Mardi le 31 janvier 2006
Message du pape Benoît XVI pour le Carême 2006

«Voyant les foules, Jésus eut pitié d’elles» (Mt 9, 36)

...Aujourd’hui encore le «regard» de compassion du Christ ne cesse de se poser sur les hommes et sur les peuples. Il les regarde sachant que le «projet» divin prévoit l’appel au salut. Jésus connaît les embûches qui s’opposent à ce projet et il est pris de compassion pour les foules : il décide de les défendre des loups, même au prix de sa vie.
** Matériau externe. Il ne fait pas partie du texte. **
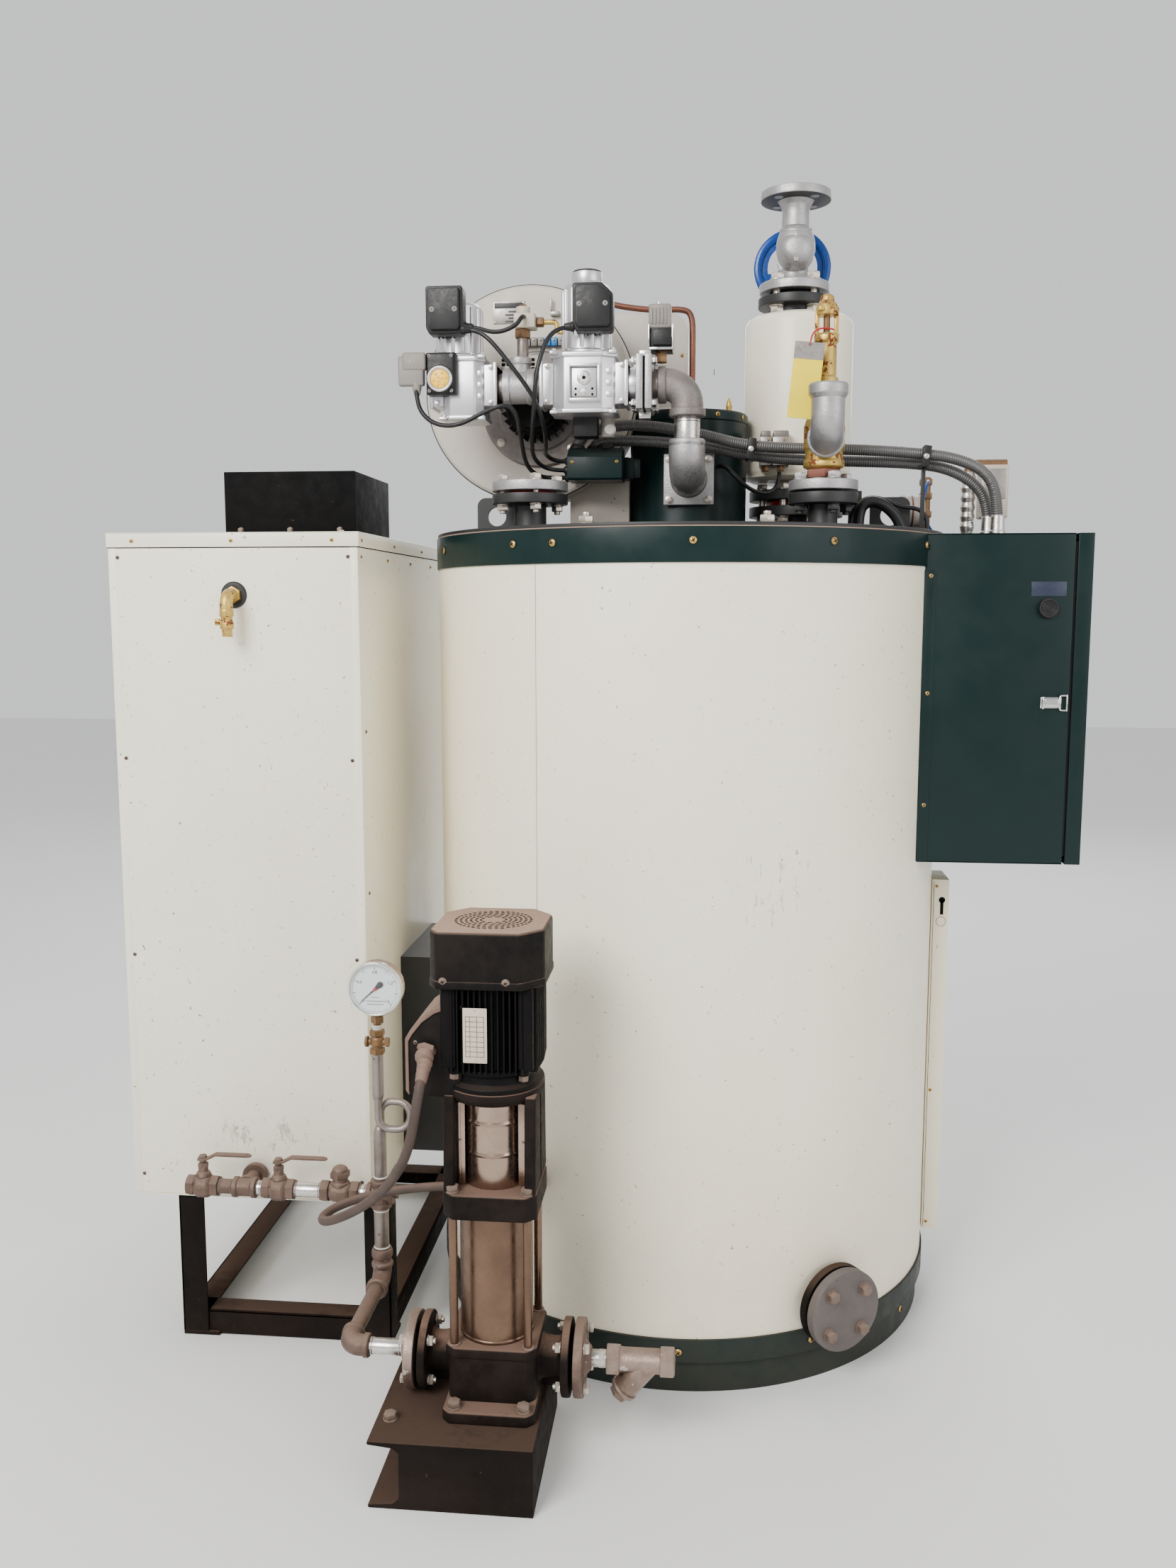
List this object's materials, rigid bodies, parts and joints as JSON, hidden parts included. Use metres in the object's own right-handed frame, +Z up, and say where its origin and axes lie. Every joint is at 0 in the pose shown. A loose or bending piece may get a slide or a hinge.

Par ce regard, Jésus embrasse les personnes et les multitudes, et il les remet toutes au Père, s’offrant lui-même en sacrifice d’expiation.

Éclairée par cette vérité pascale, l’Église sait que, pour promouvoir un développement plénier, il est nécessaire que notre «regard» sur l’homme soit à la mesure de celui du Christ. En effet, il n’est en aucune manière possible de dissocier la réponse aux besoins matériels et sociaux des hommes de la réponse aux désirs profonds de leur cœur. Il convient d’autant plus de souligner cela à notre époque de grandes transformations, où nous percevons de manière toujours plus vive et plus urgente notre responsabilité envers les pauvres du monde. Mon vénéré Prédécesseur, le Pape Paul VI, identifiait déjà avec précision les dommages du sous-développement comme étant un amoindrissement d’humanité. Dans cet esprit, il dénonçait dans l’Encyclique Populorum progressio «les carences matérielles de ceux qui sont privés du minimum vital, et les carences morales de ceux qui sont mutilés par l'égoïsme, […] les structures oppressives, qu'elles proviennent des abus de la possession ou des abus du pouvoir, de l'exploitation des travailleurs ou de l'injustice des transactions» (n. 21). Comme antidote à de tels maux, Paul VI suggérait non seulement «la considération accrue de la dignité d'autrui, l'orientation vers l'esprit de pauvreté, la coopération au bien commun, la volonté de paix», mais aussi, «la reconnaissance par l’homme des valeurs suprêmes et de Dieu, qui en est la source et le terme» (ibid.). Dans cette ligne le Pape n’hésitait pas à proposer «la foi, don de Dieu accueilli par la bonne volonté de l'homme, et l'unité dans la charité du Christ» (ibid.). Donc, le «regard» du Christ sur la foule nous incite à affirmer le véritable contenu de «l’humanisme intégral» qui, toujours selon Paul VI, consiste dans le «développement intégral de tout l'homme et de tous les hommes» (ibid., n. 42). C’est pourquoi la première contribution que l’Église offre au développement de l’homme et des peuples ne se concrétise pas en moyens matériels ou en solutions techniques, mais dans l’annonce de la vérité du Christ qui éduque les consciences et enseigne l’authentique dignité de la personne et du travail, en promouvant la formation d’une culture qui réponde vraiment à toutes les interrogations de l’homme.

...aucun projet économique, social ou politique ne remplace le don de soi à autrui, dans lequel s’exprime la charité.